Not only am I discontent, I'm discontent with something that really is very nice. I'm thankful for friends who let me unload on them without making me feel like a whiner, but I have many loved ones around me struggling with real things—critically sick children, bankruptcy, spouses leaving the faith. And I feel very guilty that I'm struggling with such a lesser burden. I keep reminding myself that it could be so much worse. “Be thankful. Look around at what you DO have!” But guilt doesn't help me at all. I can't say it enough--guilt doesn't help me resolve this in my heart AT ALL.

The truth is that the Israelites, even after they were freed from Egypt, STILL weren't in the promised land. They were still sojourners, trekking through the wilderness. That's the principle that seems to draw me back to emotional stability and endurance. I am discontent because this world is not my home. Not my old house. Not my new house. And not that other house that I thought was so peaceful and inviting that didn't work out either. I am longing for something more than any house could possibly give me. I'm longing for peace. And security. For stressless relationships. To be with the One I love and Who loves me. I'm longing for sunshine and provision. For joy and REST.

I know where this is found. I wrote about John 6 here. Jesus says there,

54 Whoever feeds on my flesh and drinks my blood has eternal life, and I will raise him up on the last day. 55 For my flesh is true food, and my blood is true drink. 56 Whoever feeds on my flesh and drinks my blood abides in me, and I in him. 57 As the living Father sent me, and I live because of the Father, so whoever feeds on me, he also will live because of me. 58 This is the bread that came down from heaven, not like the bread the fathers ate and died. Whoever feeds on this bread will live forever.

I long for true food and true drink, for true satisfaction and true rest. I long for true HOME. It's the already, but not yet aspect of the Kingdom of God. Jesus has come, and in this very moment, I can feast on Him and LIVE. I am already seated with Him in the heavenly places, my permanent, peaceful home. Yet, I still live here on earth in a tent. I don't see Him face-to-face as I type these words.

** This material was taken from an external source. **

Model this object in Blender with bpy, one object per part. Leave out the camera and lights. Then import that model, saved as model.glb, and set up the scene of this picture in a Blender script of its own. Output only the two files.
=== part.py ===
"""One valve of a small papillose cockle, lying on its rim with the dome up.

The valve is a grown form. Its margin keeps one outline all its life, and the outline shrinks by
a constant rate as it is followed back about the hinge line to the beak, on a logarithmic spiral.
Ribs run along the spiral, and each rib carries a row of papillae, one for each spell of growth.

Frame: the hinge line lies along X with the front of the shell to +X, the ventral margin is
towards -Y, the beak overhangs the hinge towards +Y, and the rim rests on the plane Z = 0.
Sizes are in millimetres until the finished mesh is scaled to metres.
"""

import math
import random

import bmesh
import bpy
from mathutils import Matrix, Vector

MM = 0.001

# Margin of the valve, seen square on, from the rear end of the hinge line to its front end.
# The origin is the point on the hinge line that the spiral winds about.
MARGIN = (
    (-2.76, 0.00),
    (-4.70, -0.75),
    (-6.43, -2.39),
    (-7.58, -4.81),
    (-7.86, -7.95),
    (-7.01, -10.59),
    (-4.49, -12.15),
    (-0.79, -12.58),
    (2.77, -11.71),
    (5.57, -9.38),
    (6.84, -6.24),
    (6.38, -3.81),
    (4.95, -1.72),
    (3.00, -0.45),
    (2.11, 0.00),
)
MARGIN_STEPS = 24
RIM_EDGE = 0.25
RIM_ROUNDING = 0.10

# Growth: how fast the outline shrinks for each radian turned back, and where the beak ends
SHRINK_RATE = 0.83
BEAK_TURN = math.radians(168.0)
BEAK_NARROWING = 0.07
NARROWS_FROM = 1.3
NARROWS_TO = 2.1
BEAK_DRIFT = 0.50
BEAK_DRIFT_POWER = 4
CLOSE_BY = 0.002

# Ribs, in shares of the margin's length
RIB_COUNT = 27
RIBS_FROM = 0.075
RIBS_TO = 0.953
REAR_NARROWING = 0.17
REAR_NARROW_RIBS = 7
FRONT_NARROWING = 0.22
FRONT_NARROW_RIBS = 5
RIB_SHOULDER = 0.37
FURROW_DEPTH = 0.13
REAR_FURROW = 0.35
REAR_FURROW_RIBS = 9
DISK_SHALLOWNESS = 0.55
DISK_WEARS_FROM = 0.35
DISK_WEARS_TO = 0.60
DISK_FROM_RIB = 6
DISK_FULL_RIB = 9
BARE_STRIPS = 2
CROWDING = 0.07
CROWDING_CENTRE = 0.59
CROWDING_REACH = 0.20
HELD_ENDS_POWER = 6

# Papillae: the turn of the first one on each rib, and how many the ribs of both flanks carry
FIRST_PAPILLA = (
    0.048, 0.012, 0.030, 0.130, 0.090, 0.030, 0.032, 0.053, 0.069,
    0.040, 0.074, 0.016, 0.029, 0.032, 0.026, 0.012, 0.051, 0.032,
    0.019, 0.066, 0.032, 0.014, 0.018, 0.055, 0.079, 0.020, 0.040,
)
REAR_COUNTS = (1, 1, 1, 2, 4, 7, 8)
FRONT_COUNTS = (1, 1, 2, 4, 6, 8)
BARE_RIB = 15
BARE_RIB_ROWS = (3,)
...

The solution to my discontent is to embrace the tension. This world is not my home, and I am seated with Him in the heavenly realm. He is my manna in the wilderness, and I feast on Him through prayer and Bible study. I can then receive from this earthly home what it can provide and not look to it to provide what it can not. Only then do the seeds of peace and rest start to bloom in my heart.

Guilt did nothing for me. Meditating on Christ did.

10 comments:

H.E.R. Impressions said...

I've been there. And like you the one thing that kept me falling into the slough of despondency was knowing that my true home is awaiting me. Prayers for God to give you peace.

Pamela Nees said...

Amen. I long for our true eternal home, too. The older I get the more I long for heaven. All these things will pass away. God give you peace in your spirit, today.

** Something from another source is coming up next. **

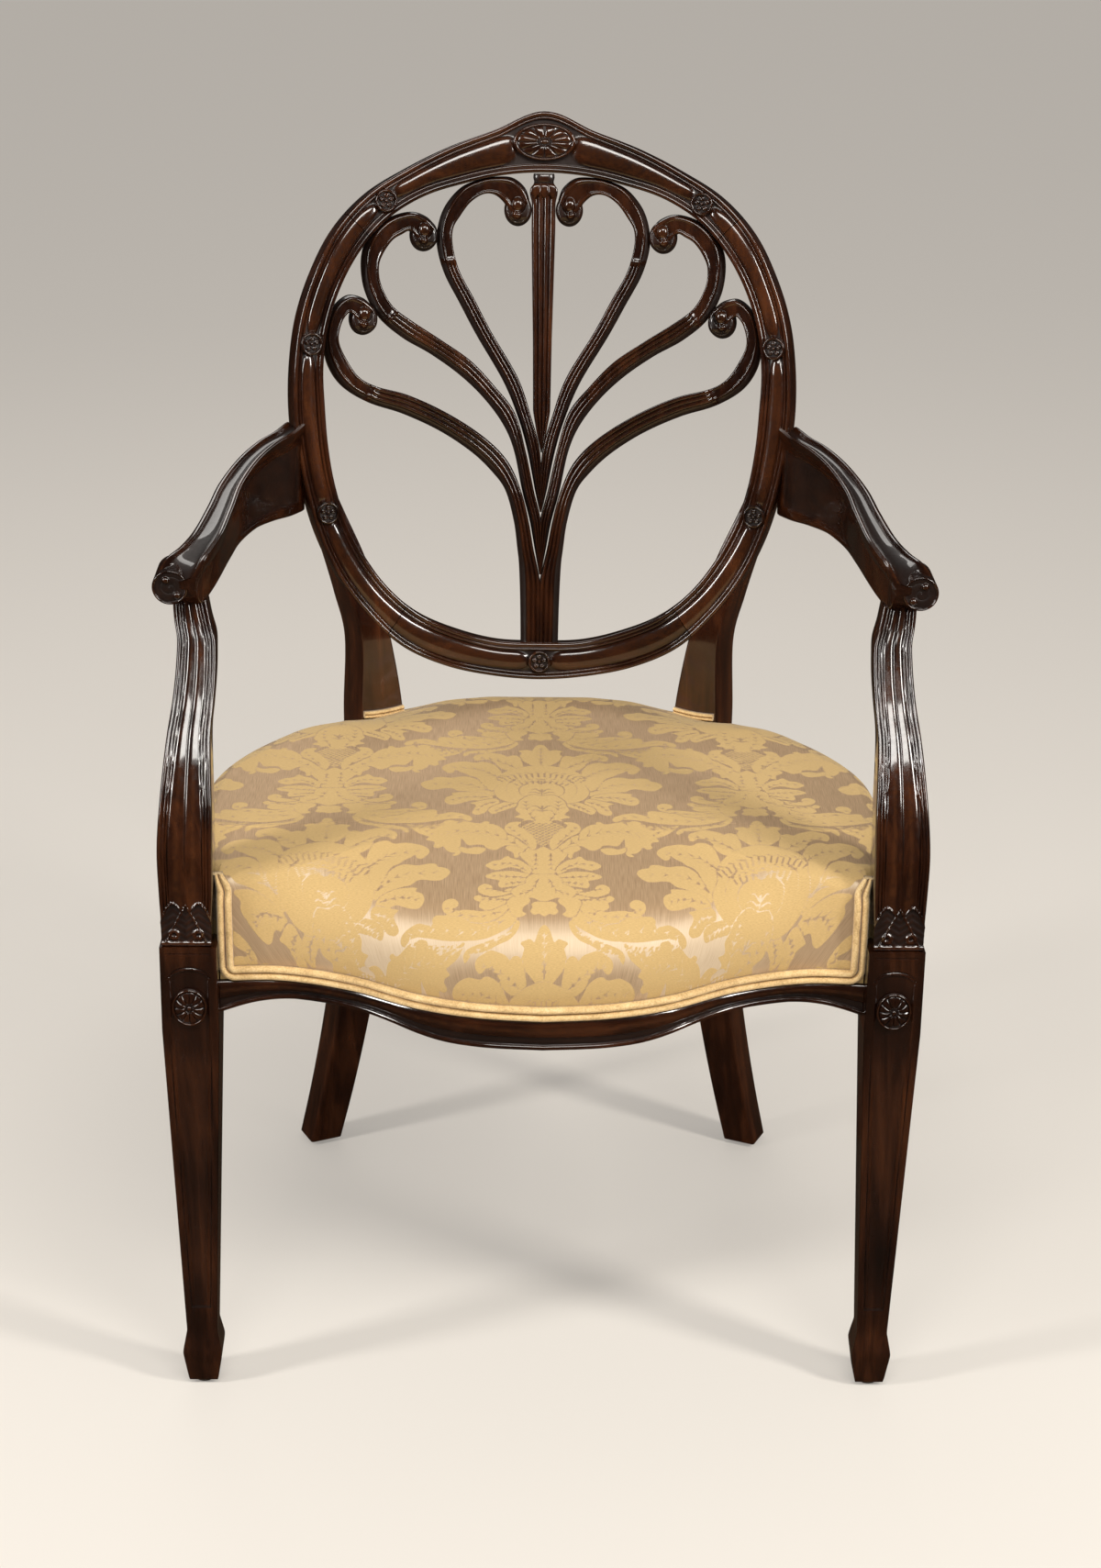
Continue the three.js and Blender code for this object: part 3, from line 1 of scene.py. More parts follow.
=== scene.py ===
# %% [markdown]
# # A carved mahogany armchair with a pierced oval back
# The chair's solids come from CAD as a fixed frame. This lesson dresses them: each carved member is
# worked out again as a dense surface with its mouldings, and gets a polished wood finish, and the
# seat gets its stuffed shape and its woven damask. Shapes are numpy arrays in the millimetres of
# the CAD drawing, and become meshes in metres at the very end of each piece.

import math

import bpy
import numpy as np
from mathutils import Matrix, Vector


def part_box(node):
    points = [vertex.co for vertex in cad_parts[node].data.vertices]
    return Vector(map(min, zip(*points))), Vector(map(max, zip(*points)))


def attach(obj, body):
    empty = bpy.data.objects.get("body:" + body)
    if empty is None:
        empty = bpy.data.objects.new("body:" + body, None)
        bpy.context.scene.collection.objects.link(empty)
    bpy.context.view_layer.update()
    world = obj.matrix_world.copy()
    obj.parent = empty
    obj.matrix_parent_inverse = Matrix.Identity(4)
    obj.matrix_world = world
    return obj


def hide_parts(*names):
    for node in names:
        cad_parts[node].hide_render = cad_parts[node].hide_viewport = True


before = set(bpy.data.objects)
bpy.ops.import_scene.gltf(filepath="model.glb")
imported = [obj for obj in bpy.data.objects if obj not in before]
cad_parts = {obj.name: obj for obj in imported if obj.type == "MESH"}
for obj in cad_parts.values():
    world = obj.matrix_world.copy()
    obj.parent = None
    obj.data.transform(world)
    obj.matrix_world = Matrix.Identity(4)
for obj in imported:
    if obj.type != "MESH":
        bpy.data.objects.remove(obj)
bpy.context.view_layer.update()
leg_low, leg_high = (np.array(corner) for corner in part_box("front_leg_right"))
MM = 0.001
# the middle of a front leg in the drawing, whose Y starts at the seat's front corners
LEG_X, LEG_Y = 278.6, 10.0
SHIFT = np.array([0, (leg_low[1] + leg_high[1]) / 2 - LEG_Y * MM, 0])
print("nodes in the frame:", len(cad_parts), "shift of the drawing:", SHIFT.round(4))

# %% [markdown]
# ## Camera, floor and light
# The picture looks down on the chair from about standing height, with a long lens. The camera is
# put where the chair's measured corners fall on the same places of the picture. A large plain floor
# and a few soft boxes do the rest. Polished wood shows mostly what it mirrors, so the boxes draw the
# long bright lines along the mouldings, and whatever mirrors the floor or the sky finds them dim.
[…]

Andy, Erin Ashley, Emma Grace, and Jack said...

I can't thank you enough for sharing how God is moving in your life. Time after time, your journey and God's work in it have ministered to me.

Sandi said...

So true and how easily I forget. Discontent makes me long for my true home so it really isn't the enemy just as weakness isn't either, for it makes me long for HIM instead of myself.

Thanks for sharing

Brit said...

this is a really great post. i struggle with the exact feelings that you named. myself and my little family have more now than we ever did...but it all feels so tenuous, like we're at the top of a rollercoaster. nowhere to go but down.
i forget who said this, but i remember this quote: all each one of us has is our own experience. so what isn't a big deal for someone else could be a huge deal for us. and i don't think that feeling displaced is any worse or better than some of the other problems you named. it's just as unnerving and hard to get through, especially because it never truly ends. i've come to expect that i may never feel "right" here on earth, that i may never be truly contented. there's only one place where that will happen, and i have to wait for this earthly journey to come to an end, just as you do.
in the meantime, keep that chin up. i know exactly how you feel, to a T. keep praying and appreciating the little things. <3

Bobbi Brown said...

Glad to know that there are more out there who are "homesick" for Heaven! I think of the most comfortable place on Earth and multiply it 1000 times and still can't even imagine how wonderful it will be to see Jesus! Then we will be like Him! When He was here on Earth he walked though walls, appeared on roads, and even ate! Come quickly Lord Jesus!

kristinwithani said...

It is so the Lord that I was listing to that very song this morning and pondering the same truths. Thank you for sharing!

Farmgirl Paints said...

you have no idea how this post struck a cord with me. we've recently moved too. it was a cross country move and it hasn't been without some serious doubts and looking back moments. i struggle daily with discontentment and not feeling at home. thank you so much for summing up what i'm feeling and redirecting me to the truth that this world is not my home and those feelings will probably never come. merry christmas to you!

Luma said...

Amen Wendy!

I was agitating and chaffing against life last week and I kept thinking "what is going on Lord?" Sure enough, it was him I was missing. I just wanted to be with Christ.

Dianne said...

Loved this post. Thank you for sharing your heart.